Figure 1.2 Vincent Ogé calls on the free men of color to demand their rights. This nineteenth-century illustration shows Ogé, carrying the French flag and wearing the uniform of the French revolutionary National Guard, being welcomed by a group of free men of color on his return to Saint-Domingue in October 1790. Ogé and his supporters, many of them slaveowners themselves, did not call for the emancipation of the slaves, but they were the first group to resort to force to challenge racial hierarchy in the colony.
Source: Bibliothèque nationale, Paris, Cabinet des Estampes.

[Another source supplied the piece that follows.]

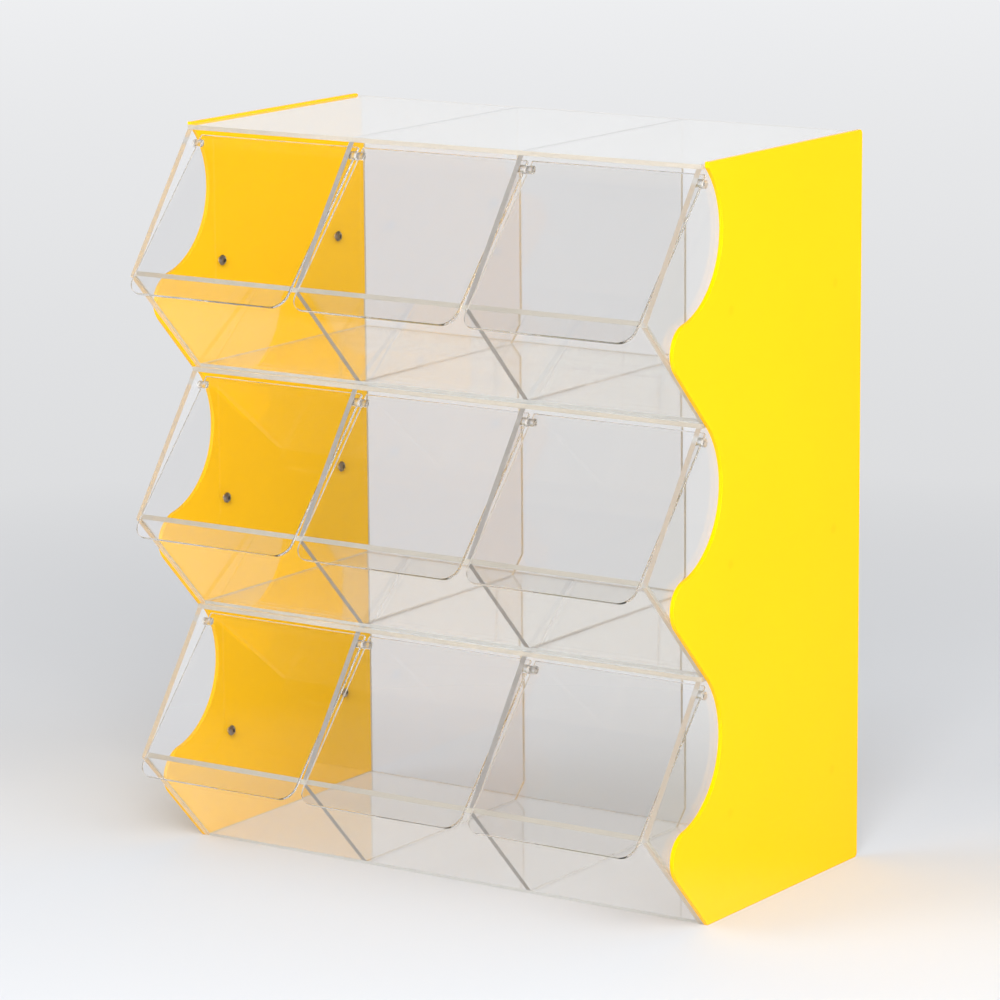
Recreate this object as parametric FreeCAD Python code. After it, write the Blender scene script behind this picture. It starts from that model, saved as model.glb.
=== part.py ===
import FreeCAD, Part
import math
import os

from FreeCAD import Vector

# Clear acrylic bin display: three tiers of three scoop bins between two coloured side panels.
# Millimetres. +X to the right, +Y to the back, +Z up. Shapes are drawn with y = 0 at the front
# corners of the side panels, and then moved so that the origin lies under the middle of the part.

# Bins
tier_names = ("lower", "middle", "upper")
column_names = ("left", "centre", "right")
bin_width = 170.0
tier_height = 216.0
panel_depth = 254.0

# Sheet thicknesses
side_panel_thickness = 4.0
end_panel_thickness = 5.0
divider_thickness = 5.0
top_thickness = 4.0
floor_thickness = 5.0
chute_thickness = 5.0
back_thickness = 4.0
lid_thickness = 3.0

# Chute: the sloping front wall of a tier, which rises forwards from the floor to the lip
chute_angle = math.radians(45.8)
chute_length = 129.5

# Top sheets reach in front of the side panels' front corners
top_overhang = 5.0

# Dividers have their lower back corner cut off
divider_snip = 14.0

# Side panels: each tier has a slope, a rounded nose and a hollow scallop
panel_rise = 2.0
head_band = 5.0
nose_reach = 55.0
nose_radius = 24.0
scallop_end_angle = math.radians(46.0)
back_corner_radius = 4.0

# Lids hang on pins near their upper corners and rest just clear of the lip
pivot_setback = 1.5
pivot_drop = 13.0
lid_above_pivot = 9.0
lid_below_pivot = 159.0
lid_side_gap = 1.2
lid_rest_gap = 0.4
lid_corner_radius = 14.0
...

Although Ogé’s insurrection was quickly put down, it had major effects throughout Saint-Domingue and in France. For the first time, the colony’s whites’ greatest fear – a violent insurrection against the system of racial hierarchy – had materialized. Ogé’s threat to offer freedom to the blacks in order to gain enough support to defeat the whites raised the stakes in the island’s racial conflict to a new level, and the whites’ brutal response made the free people of color realize that they were not likely to obtain the rights they sought peacefully. In the South Province, more than 600 armed free men of color, including André Rigaud, who would eventually become the group’s main leader, gathered on a plantation outside the capital city of Cayes and beat off an armed attack from local whites.15 As agitation among the free people of color increased, some of the colony’s enslaved blacks also began to organize against the whites. In January 1791, a conspiracy involving several hundred blacks was discovered in the Port-Salut district in the South Province.
The impression that only force would lead to any change in the colony’s racial order was strengthened by the violence with which some white colonists denounced the members of the colony’s other racial groups. In 1790 the chevalier de Beauvois, a member of Cap Français’s science academy, published a pamphlet asserting that “nature has created several species of men, as she has created several species of animals.” Blacks, he claimed, were little better than apes, and they could never be part of a civilized society. As for people of mixed race, Beauvois insisted they should be kept in a subordinate position, forced to work for the benefit of the whites, and forbidden from owning land or having whites working for them.16 Beauvois’s pamphlet was one of the first expressions in print of the pseudo-scientific racism that would become widespread in the western world in the nineteenth and twentieth centuries.